Goal >>
Output every line below without omitting or altering anything.
# # # # #
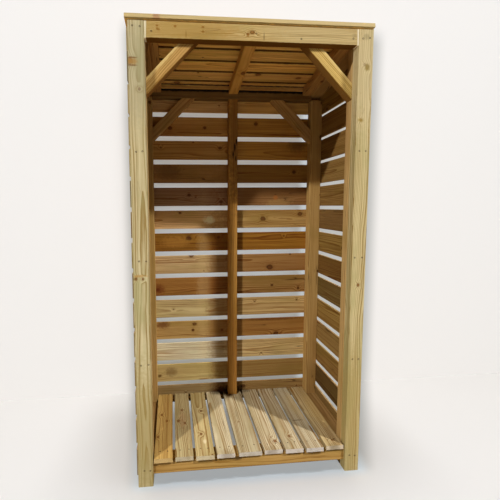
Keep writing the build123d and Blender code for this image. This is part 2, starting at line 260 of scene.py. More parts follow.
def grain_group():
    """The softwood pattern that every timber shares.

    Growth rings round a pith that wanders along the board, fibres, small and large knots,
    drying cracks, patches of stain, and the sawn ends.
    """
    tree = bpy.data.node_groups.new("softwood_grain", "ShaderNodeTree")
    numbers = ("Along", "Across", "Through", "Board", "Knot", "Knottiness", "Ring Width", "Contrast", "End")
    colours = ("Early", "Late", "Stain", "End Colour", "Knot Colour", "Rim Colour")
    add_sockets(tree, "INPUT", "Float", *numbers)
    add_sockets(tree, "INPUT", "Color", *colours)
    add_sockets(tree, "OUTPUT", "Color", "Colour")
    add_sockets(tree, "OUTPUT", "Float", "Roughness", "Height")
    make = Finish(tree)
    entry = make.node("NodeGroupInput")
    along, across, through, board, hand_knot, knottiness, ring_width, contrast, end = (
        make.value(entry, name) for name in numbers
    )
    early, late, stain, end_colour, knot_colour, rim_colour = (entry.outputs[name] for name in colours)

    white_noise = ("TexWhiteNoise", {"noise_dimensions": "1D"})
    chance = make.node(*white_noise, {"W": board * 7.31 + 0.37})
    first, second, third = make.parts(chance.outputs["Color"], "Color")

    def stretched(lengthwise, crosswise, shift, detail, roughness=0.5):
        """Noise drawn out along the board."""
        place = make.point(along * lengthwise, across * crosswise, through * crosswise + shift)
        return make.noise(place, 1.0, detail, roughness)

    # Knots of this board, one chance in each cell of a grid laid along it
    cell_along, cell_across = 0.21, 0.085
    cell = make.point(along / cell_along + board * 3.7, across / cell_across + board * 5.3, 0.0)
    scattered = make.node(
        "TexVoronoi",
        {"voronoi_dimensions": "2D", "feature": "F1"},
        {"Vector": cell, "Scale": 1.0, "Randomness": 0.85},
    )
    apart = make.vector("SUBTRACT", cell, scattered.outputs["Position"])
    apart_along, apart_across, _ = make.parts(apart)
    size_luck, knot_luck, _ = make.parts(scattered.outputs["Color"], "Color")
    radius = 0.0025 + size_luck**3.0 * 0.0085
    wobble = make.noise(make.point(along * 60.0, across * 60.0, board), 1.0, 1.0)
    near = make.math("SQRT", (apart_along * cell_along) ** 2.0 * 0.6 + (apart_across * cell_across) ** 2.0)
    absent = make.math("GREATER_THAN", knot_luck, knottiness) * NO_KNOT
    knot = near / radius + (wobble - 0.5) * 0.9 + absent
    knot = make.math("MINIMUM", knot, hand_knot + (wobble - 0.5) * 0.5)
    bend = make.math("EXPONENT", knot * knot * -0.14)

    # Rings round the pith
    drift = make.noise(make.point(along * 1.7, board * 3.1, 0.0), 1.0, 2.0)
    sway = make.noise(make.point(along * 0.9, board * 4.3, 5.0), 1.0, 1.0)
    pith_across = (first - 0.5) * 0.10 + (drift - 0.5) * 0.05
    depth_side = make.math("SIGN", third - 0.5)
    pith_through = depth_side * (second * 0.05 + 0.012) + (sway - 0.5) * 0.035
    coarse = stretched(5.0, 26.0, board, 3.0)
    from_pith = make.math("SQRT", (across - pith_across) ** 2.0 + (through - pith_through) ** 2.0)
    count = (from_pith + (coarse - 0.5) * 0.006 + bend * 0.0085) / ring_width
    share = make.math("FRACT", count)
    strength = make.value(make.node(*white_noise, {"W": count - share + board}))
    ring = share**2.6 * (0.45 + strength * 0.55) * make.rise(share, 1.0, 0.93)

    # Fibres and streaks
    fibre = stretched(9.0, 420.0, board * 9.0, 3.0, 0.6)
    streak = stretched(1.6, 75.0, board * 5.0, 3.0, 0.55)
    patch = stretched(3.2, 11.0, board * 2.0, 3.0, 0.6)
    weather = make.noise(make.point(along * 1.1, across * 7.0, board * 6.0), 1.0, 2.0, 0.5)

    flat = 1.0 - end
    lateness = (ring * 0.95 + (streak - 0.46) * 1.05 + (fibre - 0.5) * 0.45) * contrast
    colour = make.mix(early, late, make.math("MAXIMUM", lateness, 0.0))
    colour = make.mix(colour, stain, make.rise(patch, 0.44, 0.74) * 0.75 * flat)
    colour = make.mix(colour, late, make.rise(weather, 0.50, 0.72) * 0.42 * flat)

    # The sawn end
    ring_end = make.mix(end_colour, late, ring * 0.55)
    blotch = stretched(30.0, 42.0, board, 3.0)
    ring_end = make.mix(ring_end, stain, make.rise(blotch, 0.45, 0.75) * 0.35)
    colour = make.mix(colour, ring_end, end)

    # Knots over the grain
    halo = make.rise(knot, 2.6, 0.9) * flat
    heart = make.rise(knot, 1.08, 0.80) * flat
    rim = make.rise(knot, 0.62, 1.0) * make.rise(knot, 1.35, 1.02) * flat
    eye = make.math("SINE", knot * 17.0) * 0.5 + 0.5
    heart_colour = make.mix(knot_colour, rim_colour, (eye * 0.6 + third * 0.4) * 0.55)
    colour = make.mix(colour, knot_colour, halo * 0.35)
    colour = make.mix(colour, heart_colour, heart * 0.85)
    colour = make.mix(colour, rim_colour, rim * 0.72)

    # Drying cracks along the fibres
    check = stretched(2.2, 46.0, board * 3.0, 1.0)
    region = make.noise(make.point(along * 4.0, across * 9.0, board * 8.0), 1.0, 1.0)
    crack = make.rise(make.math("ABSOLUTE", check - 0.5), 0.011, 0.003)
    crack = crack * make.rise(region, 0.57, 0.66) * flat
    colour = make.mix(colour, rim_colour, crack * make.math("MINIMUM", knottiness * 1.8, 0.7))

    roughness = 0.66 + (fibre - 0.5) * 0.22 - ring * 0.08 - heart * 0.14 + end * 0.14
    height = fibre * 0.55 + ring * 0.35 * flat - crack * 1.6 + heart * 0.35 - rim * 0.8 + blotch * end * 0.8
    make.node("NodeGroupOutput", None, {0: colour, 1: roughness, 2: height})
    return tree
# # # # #
Response to the exercise >>
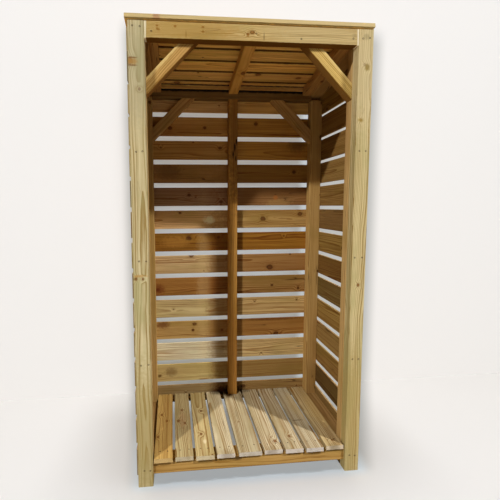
Keep writing the build123d and Blender code for this image. This is part 2, starting at line 260 of scene.py. More parts follow.
def grain_group():
    """The softwood pattern that every timber shares.

    Growth rings round a pith that wanders along the board, fibres, small and large knots,
    drying cracks, patches of stain, and the sawn ends.
    """
    tree = bpy.data.node_groups.new("softwood_grain", "ShaderNodeTree")
    numbers = ("Along", "Across", "Through", "Board", "Knot", "Knottiness", "Ring Width", "Contrast", "End")
    colours = ("Early", "Late", "Stain", "End Colour", "Knot Colour", "Rim Colour")
    add_sockets(tree, "INPUT", "Float", *numbers)
    add_sockets(tree, "INPUT", "Color", *colours)
    add_sockets(tree, "OUTPUT", "Color", "Colour")
    add_sockets(tree, "OUTPUT", "Float", "Roughness", "Height")
    make = Finish(tree)
    entry = make.node("NodeGroupInput")
    along, across, through, board, hand_knot, knottiness, ring_width, contrast, end = (
        make.value(entry, name) for name in numbers
    )
    early, late, stain, end_colour, knot_colour, rim_colour = (entry.outputs[name] for name in colours)

    white_noise = ("TexWhiteNoise", {"noise_dimensions": "1D"})
    chance = make.node(*white_noise, {"W": board * 7.31 + 0.37})
    first, second, third = make.parts(chance.outputs["Color"], "Color")

    def stretched(lengthwise, crosswise, shift, detail, roughness=0.5):
        """Noise drawn out along the board."""
        place = make.point(along * lengthwise, across * crosswise, through * crosswise + shift)
        return make.noise(place, 1.0, detail, roughness)

    # Knots of this board, one chance in each cell of a grid laid along it
    cell_along, cell_across = 0.21, 0.085
    cell = make.point(along / cell_along + board * 3.7, across / cell_across + board * 5.3, 0.0)
    scattered = make.node(
        "TexVoronoi",
        {"voronoi_dimensions": "2D", "feature": "F1"},
        {"Vector": cell, "Scale": 1.0, "Randomness": 0.85},
    )
    apart = make.vector("SUBTRACT", cell, scattered.outputs["Position"])
    apart_along, apart_across, _ = make.parts(apart)
    size_luck, knot_luck, _ = make.parts(scattered.outputs["Color"], "Color")
    radius = 0.0025 + size_luck**3.0 * 0.0085
    wobble = make.noise(make.point(along * 60.0, across * 60.0, board), 1.0, 1.0)
    near = make.math("SQRT", (apart_along * cell_along) ** 2.0 * 0.6 + (apart_across * cell_across) ** 2.0)
    absent = make.math("GREATER_THAN", knot_luck, knottiness) * NO_KNOT
    knot = near / radius + (wobble - 0.5) * 0.9 + absent
    knot = make.math("MINIMUM", knot, hand_knot + (wobble - 0.5) * 0.5)
    bend = make.math("EXPONENT", knot * knot * -0.14)

    # Rings round the pith
    drift = make.noise(make.point(along * 1.7, board * 3.1, 0.0), 1.0, 2.0)
    sway = make.noise(make.point(along * 0.9, board * 4.3, 5.0), 1.0, 1.0)
    pith_across = (first - 0.5) * 0.10 + (drift - 0.5) * 0.05
    depth_side = make.math("SIGN", third - 0.5)
    pith_through = depth_side * (second * 0.05 + 0.012) + (sway - 0.5) * 0.035
    coarse = stretched(5.0, 26.0, board, 3.0)
    from_pith = make.math("SQRT", (across - pith_across) ** 2.0 + (through - pith_through) ** 2.0)
    count = (from_pith + (coarse - 0.5) * 0.006 + bend * 0.0085) / ring_width
    share = make.math("FRACT", count)
    strength = make.value(make.node(*white_noise, {"W": count - share + board}))
    ring = share**2.6 * (0.45 + strength * 0.55) * make.rise(share, 1.0, 0.93)

    # Fibres and streaks
    fibre = stretched(9.0, 420.0, board * 9.0, 3.0, 0.6)
    streak = stretched(1.6, 75.0, board * 5.0, 3.0, 0.55)
    patch = stretched(3.2, 11.0, board * 2.0, 3.0, 0.6)
    weather = make.noise(make.point(along * 1.1, across * 7.0, board * 6.0), 1.0, 2.0, 0.5)

    flat = 1.0 - end
    lateness = (ring * 0.95 + (streak - 0.46) * 1.05 + (fibre - 0.5) * 0.45) * contrast
    colour = make.mix(early, late, make.math("MAXIMUM", lateness, 0.0))
    colour = make.mix(colour, stain, make.rise(patch, 0.44, 0.74) * 0.75 * flat)
    colour = make.mix(colour, late, make.rise(weather, 0.50, 0.72) * 0.42 * flat)

    # The sawn end
    ring_end = make.mix(end_colour, late, ring * 0.55)
    blotch = stretched(30.0, 42.0, board, 3.0)
    ring_end = make.mix(ring_end, stain, make.rise(blotch, 0.45, 0.75) * 0.35)
    colour = make.mix(colour, ring_end, end)

    # Knots over the grain
    halo = make.rise(knot, 2.6, 0.9) * flat
    heart = make.rise(knot, 1.08, 0.80) * flat
    rim = make.rise(knot, 0.62, 1.0) * make.rise(knot, 1.35, 1.02) * flat
    eye = make.math("SINE", knot * 17.0) * 0.5 + 0.5
    heart_colour = make.mix(knot_colour, rim_colour, (eye * 0.6 + third * 0.4) * 0.55)
    colour = make.mix(colour, knot_colour, halo * 0.35)
    colour = make.mix(colour, heart_colour, heart * 0.85)
    colour = make.mix(colour, rim_colour, rim * 0.72)

    # Drying cracks along the fibres
    check = stretched(2.2, 46.0, board * 3.0, 1.0)
    region = make.noise(make.point(along * 4.0, across * 9.0, board * 8.0), 1.0, 1.0)
    crack = make.rise(make.math("ABSOLUTE", check - 0.5), 0.011, 0.003)
    crack = crack * make.rise(region, 0.57, 0.66) * flat
    colour = make.mix(colour, rim_colour, crack * make.math("MINIMUM", knottiness * 1.8, 0.7))

    roughness = 0.66 + (fibre - 0.5) * 0.22 - ring * 0.08 - heart * 0.14 + end * 0.14
    height = fibre * 0.55 + ring * 0.35 * flat - crack * 1.6 + heart * 0.35 - rim * 0.8 + blotch * end * 0.8
    make.node("NodeGroupOutput", None, {0: colour, 1: roughness, 2: height})
    return tree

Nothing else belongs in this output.